At No.2: Ark: I was actually highly circumspect of this design when it was described to me by the architects Rintala Eggertsson, as it just seemed too simplistic, obvious and trite, but the timber book tower that the firm have built in the stairwell of the staircase leading up to the National Art Library is anything but. The shelves that form its walls combind with the perception of the ‘paper’ edges of the books that line them lends them a structural counterpoint to the perception of the ‘paper thin’. As one ascends, the timber tower wobbles slightly, giving the impression that one has climbed a tree and is swaying in the treetops. It also achieves the ambition of actually creating a space in which one would like to linger. The books invite contemplation, and the seats within, the opportunity to stop and rest. Rintala Eggertsson’s Ark therefore acieves its objectives both on a structural, sensory and metaphorical level. 

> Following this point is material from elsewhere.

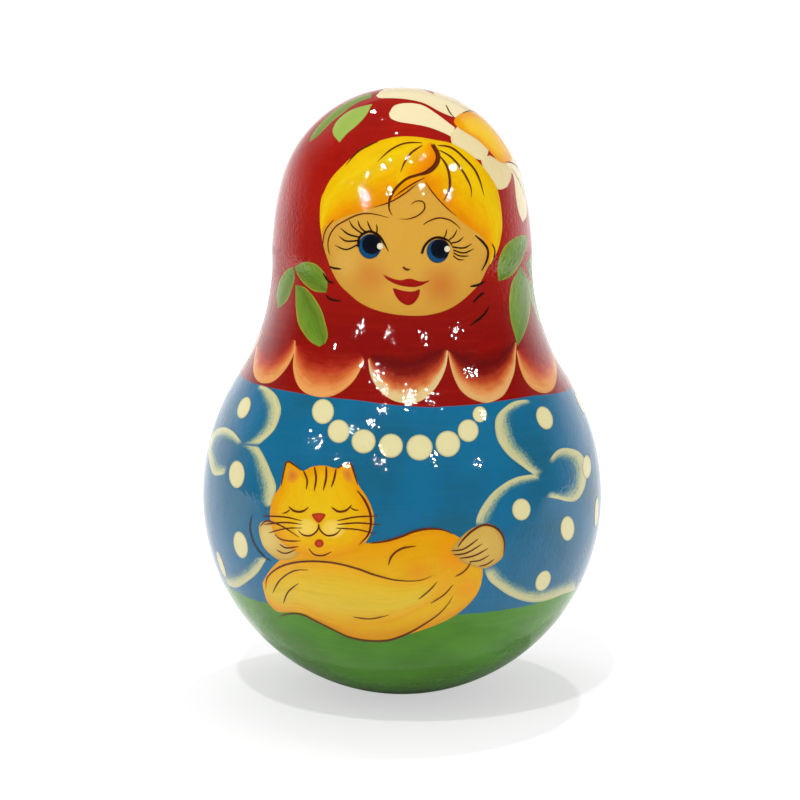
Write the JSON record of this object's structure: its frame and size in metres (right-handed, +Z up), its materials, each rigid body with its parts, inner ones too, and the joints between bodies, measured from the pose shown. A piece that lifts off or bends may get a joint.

And No. 1: Inbetween Architecture. Studio Mumbai’s intervention in the Cast Galleries of the V&A is the one that most uses its context as the driver for the installation’s form; and to my mind, this fact really contributes to raising this one to the top slot. Bijoy Jain’s idea was originally to take an urban ‘shanty town’ hut, built between two structures behind their Mumbai offices, and cast it perfectly from plaster, courtyard tree and all, and transpose it into a new cultural context where it can be analysed and reinterpreted. What’s amazing is that, though it’s tiny, it’s actually a collection of highly sophisticated small spaces that have a palpable sense of the labyrinthine- you can surprisingly lose someone in here. Studio Mumbai’s installation goes to the core of what the nature of shelter is- a key theme for the show, by representing the most basic of shelters and raising it to the level of art. This is not only highly considering of the original as well as the new context, but is also becomes a deeply emotive piece. For that reason I believe ‘Inbetween Architecture’ to be this show’s ‘Slumdog Millionaire’.